Sunday, October 28, 2018

Ada Musang Tidak Menangis. Aku Musangnya


“Ini sudah jauh dari musim semi,” kataku sambil mengulum senyum sok bijaksana, meski aku tidak yakin apakah ngomyang di waktu-waktu begini merupakan pilihan bijak. Apa lagi yang akan kau keluhkan? Keriangan musim semi di telinga, sedangkan Cantik mendengkur di belakangmu, ribuan mil dari Cikumpa. Seperti apapun itu, Ya Allah, hamba mohon karunia kesanggupan untuk menghadapi, senyampang masih di dunia ini. Musim gugur ini aduhai sudah dinginnya. Untunglah ada Cantik di sini. Terserah padaMu, Ya Allah.

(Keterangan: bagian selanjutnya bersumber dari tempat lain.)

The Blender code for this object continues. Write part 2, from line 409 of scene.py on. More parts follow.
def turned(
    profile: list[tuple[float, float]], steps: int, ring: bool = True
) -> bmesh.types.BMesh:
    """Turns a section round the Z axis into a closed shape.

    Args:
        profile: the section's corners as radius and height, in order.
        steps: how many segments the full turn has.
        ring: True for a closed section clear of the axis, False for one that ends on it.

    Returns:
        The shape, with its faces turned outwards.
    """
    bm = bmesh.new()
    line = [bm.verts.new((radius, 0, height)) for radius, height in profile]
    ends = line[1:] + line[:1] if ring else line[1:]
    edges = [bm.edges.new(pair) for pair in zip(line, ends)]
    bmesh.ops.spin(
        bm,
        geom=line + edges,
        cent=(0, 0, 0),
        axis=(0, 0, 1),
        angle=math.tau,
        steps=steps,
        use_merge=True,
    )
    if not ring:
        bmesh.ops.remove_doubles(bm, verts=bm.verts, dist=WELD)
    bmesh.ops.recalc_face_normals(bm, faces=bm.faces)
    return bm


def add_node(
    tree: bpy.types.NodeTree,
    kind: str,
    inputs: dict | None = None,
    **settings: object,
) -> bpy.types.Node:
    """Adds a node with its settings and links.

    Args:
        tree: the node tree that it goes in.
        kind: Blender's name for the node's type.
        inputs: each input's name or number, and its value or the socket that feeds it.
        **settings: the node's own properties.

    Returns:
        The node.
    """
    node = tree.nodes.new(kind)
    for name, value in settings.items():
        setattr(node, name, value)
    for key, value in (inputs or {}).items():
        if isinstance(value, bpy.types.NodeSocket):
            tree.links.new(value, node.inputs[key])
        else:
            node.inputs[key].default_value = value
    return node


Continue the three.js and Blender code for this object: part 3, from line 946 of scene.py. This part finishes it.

Baru kemarin ini sudah hampir jam delapan malam, akan tetapi hari ini waktu diundurkan satu jam. Agar dapat menikmati hari terang lebih lama, katanya. Amboi, aku orang tropis tidak bisa menghayatinya. Banyak yang seperti aku begini di sini, semua berjuang. Semua dengan perjuangannya sendiri-sendiri. Aku, sementara itu, menikmati Toccata dan secangkir besar teh musim dingin. Seharusnya kemarin masih kubeli yang musim gugur, rasanya lebih enak pun. Aduhai andai aku dapat menulis serampak ini untuk disertasi.

Di mana pun aku berada di bumiMu ini, Ya Allah, hamba mohon jangan tinggalkan hamba. Jangan biarkan hamba jauh-jauh dariMu, Oh Pelindung hamba, kepada Siapa segala mahluk bergantung. Apa harus kucatat juga di sini mengenai masalah perut akhir tahun? Tidak ada masalah selama NamaNya masih bergaung menggema di relung hati. Rabb hamba, dengan bershalawat kepada kekasihMu, junjungan hamba, hamba mohon perlindunganMu, belas kasihanMu. Satu bulan ini dan mungkin agak satu bulan bahkan kurang. Hamba mohonkan.

Sedangkan kuda sembrani mengepak anggun berkilau-kilau surainya ditimpa sinar matahari tropis, tidak ada lagi yang lebih hamba sungguh-sungguh inginkan kecuali bersimpuh di hadapanMu. Benarkah begitu? Sanggupkah kau terbirit-birit bahkan ketika waktu shalat baru hampir tiba, di mana pun engkau berada di negerimu sendiri? Bahkan di Rumah Cantik di tepian Cikumpa itu, sanggupkah engkau melawan kantuk menuju shubuh? Oh Allah hamba mohon sanggupkan. Sanggupkan, Ya Rabb. Jadikan hamba lebih baik dalam menghamba hanya kepadaMu. Tolonglah hambaMu.

Ini masih di garis depan. Ya, ini garis depan, meski di mana-mana pun pertempuran. Segala puji hanya bagiMu yang telah mengaruniakan kehangatan kepada hamba baik lahir maupun batin, yang tengah hamba rasakan kini. Segala sesuatu dengan izinMu akan membaik dan terus membaik saja, karena seperti kata Sersan Elias, “feeling good is good enough.” Memang ada hari-hari ketika aku tolol dan menginginkan segala macam entah-entah. Namun bagaimana, aku lelaki cengeng yang gampang mewek untuk hal-hal sepele.

Jadi ya kunikmati malam ini dengan menulis entri. Kucecapi dengan ketukan yang mirip-mirip lagu rakyat Polandia ini, segala kenikmatan hidup. Semoga tidak berlebihan. Semoga tidak sampai mengurangi jatahku di sana nanti. Orang bilang ini adalah Jaman Aquarius. Aku berurusan memang dengan laut. Dengan apapun aku berurusan, semoga semua itu mengantarku pulang ke kampung halaman dengan sebaik-baiknya, berkumpul kembali dengan semua saja yang kusayangi. Apapun itu, meski Kalabendu sekalipun, ini semua sungguh hanya sementara. Tahankan saja.

Lantas begitu saja Lagu untuk Anna. Sudah sebesar apa? Ah, malas aku membayangkannya. Lebih kepada tidak tega, sih. Aku begitu saja ingat Pebi dan ibunya yang Cantik tidak mau berurusan lagi. Lalu ada Mang Udin yang asal-asalan 'ngurus bambu, meski Oji lebih kusut lagi. Semua butuh uang. Aku pun. Di sini aku berusaha sedapatku berhemat, sudah gagal sejak seminggu lalu. Aku hanya bisa berharap, setelah ini segala sesuatu masih berada dalam kendali. Sudah begitu saja.

Selamat Hari Sumpah Pemuda. Selamat?!